# Clifford Torus The Clifford Torus is the torus S^1/sqrt(2) x S^1/sqrt(2) in R^2 x R^2 = R^4. It actually lies in the unit sphere S^3 from where it can stereographically be projected into R^3. The animation shows how projections from different points of R^3 look. When the projection center is on the Clifford Torus then the image looks like a plane with a handle. clifford torus in out 001

Interchanging zero and infinity in R^3 by the inversion map

`(x,y,z) ⟶ (x,y,z)/(x^2+y^2+z^2)`

turns a torus which is centered at zero inside out. This can be done continuously, if we think of the torus in R^3 as the stereographic image of a torus in S^3. In R^3 we can rotate a plane around one of its lines by 180 degrees - so that we can see the other side of the plane. Similarly, in S^3 we can rotate a Clifford torus around one of the great circles on it also by 180 degrees and this exchanges the two sides of the torus. If we follow this rotation by stereographic projection into R^3, then we can actually see it.
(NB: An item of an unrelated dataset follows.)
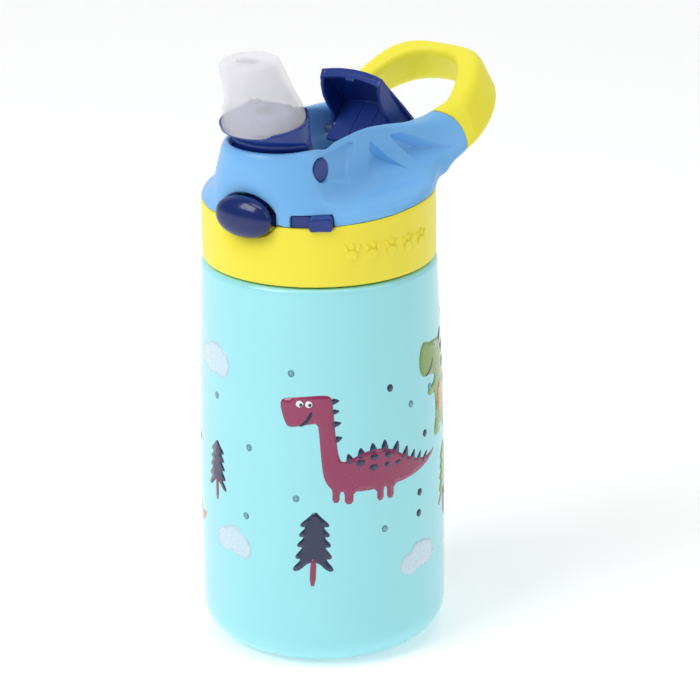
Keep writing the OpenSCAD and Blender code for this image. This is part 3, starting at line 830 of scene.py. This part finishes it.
inside = [(-30.2, 48.3, 4.4, 3.8, 6), (-29.9, 47.9, 6.4, 6.3, 6.4), (-29.2, 46.0, 7.4, 7.4, 7.2),
    (-27.8, 43.0, 7.8, 7.8, 8.4)]
inside += [(-26.7, 40.4, 8.2, 8.1, 9.4), (-25.7, 37.4, 9.4, 8.8, 10.6), (-24.9, 34.0, 11.3, 9.5, 12.0),
    (-24.6, 31.6, 11.7, 9.7, 12.8)]
rings = smooth_rings(outside) + smooth_rings(top)[1:] + smooth_rings(inside)[1:]
verts, quads = loft(rings, True)
verts[:, 2] += MOUTH_Z
make("spout_mouthpiece", verts, quads, "spout_unit", SILICONE, "spout")


def cone_oval(x, y, z, low, high):
    """Distance-like field of an elliptical cone between two rows (z, yc, a, b)."""
    t = (z - low[0]) / (high[0] - low[0])
    yc, a, b = (low[i] + (high[i] - low[i]) * t for i in (1, 2, 3))
    return (np.sqrt((x / a) ** 2 + ((y - yc) / b) ** 2) - 1) * np.minimum(a, b)


def carrier_field(x, y, z):
    rho = from_axis(y, z, SPOUT_AXIS)
    drum = poly(np.abs(x), rho, [(-1, -1), (10.2, -1), (10.2, 6.2), (8.2, 8.2), (4.5, 9.8), (-1, 9.8)])
    cup = cone_oval(x, y, z, (21.0, -21.3, 12.9, 9.2), (31.2, -24.4, 13.8, 11.3))
    rim = z - (31.55 + 0.215 * (y + 24.5) + 2.4 * step(y, -20.5, -14.5))
    cup = smax(cup, rim, 0.5)
    cup = smax(cup, 17.5 - z, 4.0)
    line = np.maximum(np.abs(y + 18.4 + 0.12 * (z - 26)) - 0.22, -cup - 0.25)
    cup = smax(cup, -line, 0.2)
    # the socket that the silicone sits in, and the core that fills its lower end
    hollow = cone_oval(x, y, z, (26.5, -23.2, 11.6, 9.0), (31.5, -24.5, 12.75, 10.8))
    hollow = smax(hollow, 27.0 - z, 1.0)
    cup = smax(cup, -hollow, 0.3)
    core = cone_oval(x, y, z, (28.0, -24.0, 10.6, 8.3), (37.5, -25.4, 9.0, 7.4))
    core = smax(core, z - 34.0 - 0.16 * (y + 25), 1.5)
    core = smax(core, 24.0 - z, 1.0)
    trunnion = smax(rho - TRUNNION_R, np.abs(x) - 16.75, 0.5)
    d = smin(smin(drum, cup, 1.6), core, 0.6)
    d = np.maximum(d, poly(x, y, INNER) + 0.35 + 0.6 * step(z, 25.5, 23.0) - 3.8 * step(z, 25.6, 28.6))
    d = np.maximum(d, np.abs(x) - 14.1)
    # room for the drum's seal when the spout is folded
    groove = np.maximum(np.abs(x) - 4.8, 9.7 - rho)
    groove = np.maximum(groove, (z - 18.5) * 0.56 - (y + 20.0) * 0.83)
    d = np.maximum(d, -groove)
    d = np.minimum(d, trunnion)
    return smax(d, 2.5 - np.hypot(x, y + 20.0 + 0.25 * (z - 18.5)), 0.4)


field_piece(
    "spout_cup", carrier_field, (-18, -37, 7.5), (18, -8.5, 40), 0.4, "spout_unit", NAVY,
        "spout_carrier"
)

# Cover --------------------------------------------------------------------------------------

COVER_SIDE = [(17.6, 36.2), (35.6, 18.2), (33.6, 15.8), (26.5, 13.5)] + arc(23, 16, 2.7, -60, -180, 8)
COVER_SIDE += [(20.2, 22.0), (18.0, 24.9), (16.2, 28.0), (15.3, 31.4), (15.6, 34.0), (16.3, 35.8),
    (17.1, 36.9), (17.5, 36.8)]


def cover_field(x, y, z):
    across = np.abs(x)
    hump = 0.012 * x * x
    out = (y + z - 54.4) * 0.7071 + hump
    wall = smax(poly(y, z, COVER_SIDE), np.abs(across - 10.2) - 0.6, 0.35)
    wall = smax(wall, out + 0.3, 0.3)
    roof = smax(np.abs(out + 0.75) - 0.75, across - 11.0 - 1.1 * step(y - z, -18, 2), 0.7)
    roof = smax(roof, poly(y, z, [(16.2, 35.8), (19.4, 39.0), (40, 20.5), (36.4, 16.6), (33.4, 15.6)]),
        0.5)
    lip = smax(np.abs(y - z + 18.6 - 0.5 * hump) * 0.7071 - 0.75, np.abs(out + 1.4) - 1.4, 0.4)
    lip = smax(lip, across - 10.7, 0.5)
    tab = smax(smax(across - 1.6, np.abs(y - z + 18.4) * 0.7071 - 0.6, 0.3), np.abs(out + 2.9) - 0.7,
        0.3)
    plate = np.abs((y - z - 2.5) * 0.7071) - 0.7
    ridges = (np.abs(np.abs(x) - 3.0) - 0.3) * 0.5
    plate = np.minimum(plate, smax(np.abs((y - z - 2.0) * 0.7071) - 0.75, ridges, 0.3))
    plate = np.maximum(smax(plate, across - 10.0, 0.2),
        poly(y, z, [(17.2, 14.2), (16.4, 15.6), (26.6, 28.6), (30.4, 24.8)]))
    plate = smax(plate, out + 0.4, 0.2)
    boss = np.maximum(from_axis(y, z, COVER_AXIS) - 2.7, np.abs(across - 8.0) - 3.0)
    arm = np.maximum(poly(y, z, [(17.5, 15), (22, 18.6), (25, 15), (22.5, 13.5)]),
        np.abs(across - 7.5) - 2.5)
    d = smin(smin(wall, roof, 0.5), lip, 0.5)
    d = smin(d, tab, 0.3)
    d = smin(d, smin(plate, np.minimum(boss, arm), 0.4), 0.4)
    return np.maximum(d, PIN_HOLE - from_axis(y, z, COVER_AXIS))


field_piece(
    "spout_cover", cover_field, (-13, 12.5, 12), (13, 38, 40), 0.33, "cover_unit", NAVY,
        "cover"
)

# Button and lock ----------------------------------------------------------------------------


def button_field(x, y, z):
    s = ((np.abs(x) / 9.5) ** 2.15 + (np.abs(z - BUTTON_Z) / 5.95) ** 2.15) ** (1 / 2.15)
    back = np.minimum(y + 34.3, 0) / 3.75
    dome = (np.sqrt(s * s + back * back) - 1) * 4.5
    dome = smax(dome, y + 33.4, 0.3)
    stem = np.maximum((np.sqrt((x / 8.2) ** 2 + ((z - BUTTON_Z) / 2.1) ** 2) - 1) * 2.1,
        np.abs(y + 32.2) - 2.4)
    flange = np.maximum(np.maximum(np.abs(x) - 8.4, np.abs(y + 30.3) - 0.6), np.abs(z - 5.3) - 1.6)
    catch = np.maximum(np.maximum(np.abs(x) - 5.8, np.abs(y + 30.3) - 0.6), np.abs(z - 7.55) - 3.85)
    return np.minimum(np.minimum(dome, stem), np.minimum(flange, catch))


field_piece(
    "push_button", button_field, (-11, -39, -0.6), (11, -28.8, 13.4), 0.3, "button_unit", NAVY_DEEP,
        "button"
)


def slider_field(x, y, z):
    r = np.hypot(x, y)
    along = np.arctan2(x, -y) * COLLAR_R
    knob = smax(np.abs(along - 22.9) - 3.3, np.abs(z - 5.2) - 2.15, 1.2)
    dish = 0.35 * (1 - np.minimum(((along - 22.9) / 2.4) ** 2, 1))
    knob = smax(knob, r - 35.2 + dish, 0.9)
    knob = smax(knob, 31.0 - r, 0.2)
    plate = np.maximum(np.abs(along - 20.4) - 6.1, np.abs(z - 5.4) - 1.7)
    plate = np.maximum(plate, np.abs(r - 31.9) - 0.7)
    tip = np.maximum(np.abs(along - 17.2) - 3.5, np.abs(r - 26.9) - 0.7)
    arm = np.maximum(np.abs(along - 19.4) - 1.3, np.abs(r - 28.8) - 2.6)
    tongue = np.maximum(np.minimum(tip, arm), np.abs(z - 4.7) - 0.9)
    return np.minimum(np.minimum(knob, plate), tongue)


field_piece(
    "lock_knob", slider_field, (6, -36, 1.5), (27, -18, 8.6), 0.25, "lock_unit", NAVY,
        "lock_slider"
)

# Carried-over CAD nodes ---------------------------------------------------------------------

FINISHES = {
    STEEL: ("inner_liner", "base_plate"),
    SEAL: ("lid_seal", "vent_valve", "drum_seal"),
    WHITE: ("deck",),
    STRAW: ("straw",),
    SPRING: ("spout_spring", "cover_pin", "cover_spring", "button_spring"),
}
for mat, names in FINISHES.items():
    for name in names:
        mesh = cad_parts[name].data
        mesh.materials.clear()
        mesh.materials.append(mat)

# Stage, light and camera --------------------------------------------------------------------


def plain(name, value, rough):
    mat = bpy.data.materials.new(name)
    mat.use_nodes = True
    shader = mat.node_tree.nodes["Principled BSDF"]
    shader.inputs["Base Color"].default_value = (value, value, value, 1)
    shader.inputs["Roughness"].default_value = rough
    shader.inputs["Emission Color"].default_value = (1, 1, 1, 1)
    shader.inputs["Emission Strength"].default_value = 0.3
    return mat


floor_mesh = bpy.data.meshes.new("floor")
sweep = [(-1.6, 0.0), (0.9, 0.0)] + [(0.9 + p, 0.4 + q) for p,
    q in arc(0, 0, 0.4, -80, 0, 8)] + [(1.3, 2.2)]
floor_verts = [(s, d, h) for d, h in sweep for s in (-2.6, 2.6)]
floor_faces = [(2 * i, 2 * i + 1, 2 * i + 3, 2 * i + 2) for i in range(len(sweep) - 1)]
floor_mesh.from_pydata(floor_verts, [], floor_faces)
floor_mesh.materials.append(plain("floor_white", 0.92, 0.6))
floor_mesh.polygons.foreach_set("use_smooth", [True] * len(floor_mesh.polygons))
floor = bpy.data.objects.new("floor", floor_mesh)
floor.rotation_euler = (0, 0, math.radians(38))
bpy.context.scene.collection.objects.link(floor)

AIM = Vector((0, 0, 0.110))


def softbox(name, azimuth, elevation, distance, width, height, power):
    """A rectangular lamp that looks at the bottle's middle. Azimuth 0 is the bottle's front."""
    a, e = math.radians(azimuth), math.radians(elevation)
    lamp = bpy.data.lights.new(name, "AREA")
    lamp.shape = "RECTANGLE"
    lamp.size, lamp.size_y, lamp.energy = width, height, power
    obj = bpy.data.objects.new(name, lamp)
    obj.location = AIM + distance * Vector((math.sin(a) * math.cos(e), -math.cos(a) * math.cos(e),
        math.sin(e)))
    obj.rotation_euler = (AIM - obj.location).to_track_quat("-Z", "Y").to_euler()
    bpy.context.scene.collection.objects.link(obj)


softbox("key_left", -18, 42, 1.1, 0.6, 0.6, 5.6)
softbox("fill_right", 100, 30, 1.2, 0.5, 0.9, 1.8)
softbox("top", 38, 80, 1.2, 0.8, 0.5, 3.4)

world = bpy.data.worlds.new("studio")
world.use_nodes = True
world.node_tree.nodes["Background"].inputs["Color"].default_value = (0.97, 0.98, 1.0, 1)
world.node_tree.nodes["Background"].inputs["Strength"].default_value = 0.3
bpy.context.scene.world = world
bpy.context.scene.view_settings.view_transform = "Standard"

CAMERA_AZIMUTH, CAMERA_ELEVATION, CAMERA_DISTANCE = 38.0, 18.169, 0.9009
CAMERA_ROLL = -0.903
# focal length over the frame's width, and the aim point's offsets over the focal length
LENS_RATIO = 4.43454286
AIM_RIGHT, AIM_UP = -0.00973655, 0.02486067

azimuth, elevation = math.radians(CAMERA_AZIMUTH), math.radians(CAMERA_ELEVATION)
outward = Vector((math.sin(azimuth) * math.cos(elevation), -math.cos(azimuth) * math.cos(elevation),
    math.sin(elevation)))
lens = bpy.data.cameras.new("camera")
lens.lens = LENS_RATIO * lens.sensor_width
lens.clip_start, lens.clip_end = 0.05, 20
camera = bpy.data.objects.new("camera", lens)
bpy.context.scene.collection.objects.link(camera)
bpy.context.scene.camera = camera
looking = outward.to_track_quat("Z", "Y").to_matrix() @ Matrix.Rotation(math.radians(CAMERA_ROLL), 3,
    "Z")
wanted = Vector((AIM_RIGHT, AIM_UP, -1)).normalized()
turn = wanted.rotation_difference(Vector((0, 0, -1))).to_matrix()
camera.matrix_world = Matrix.Translation(AIM + CAMERA_DISTANCE * outward) @ (looking @ turn).to_4x4()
The rotating torus in S^3 has to pass through the center of the stereographic projection - at this moment the projection into R^3 looks like a plane with a handle. A torus can be parametrized in such a way that one set of parameter lines are 3-2-knots. (In the other direction we only go until we meet the knot again. In other words we rap a 3-2-band around the torus so that the ends of this band meet.) In this animation, if we look from the orange side then the color bands and the gap are 3-2-knots; from the blue side we see 2-3-knots. We use the same conformal rotation as before to turn the torus inside out and watch 3-2-knots deform into 2-3-knots.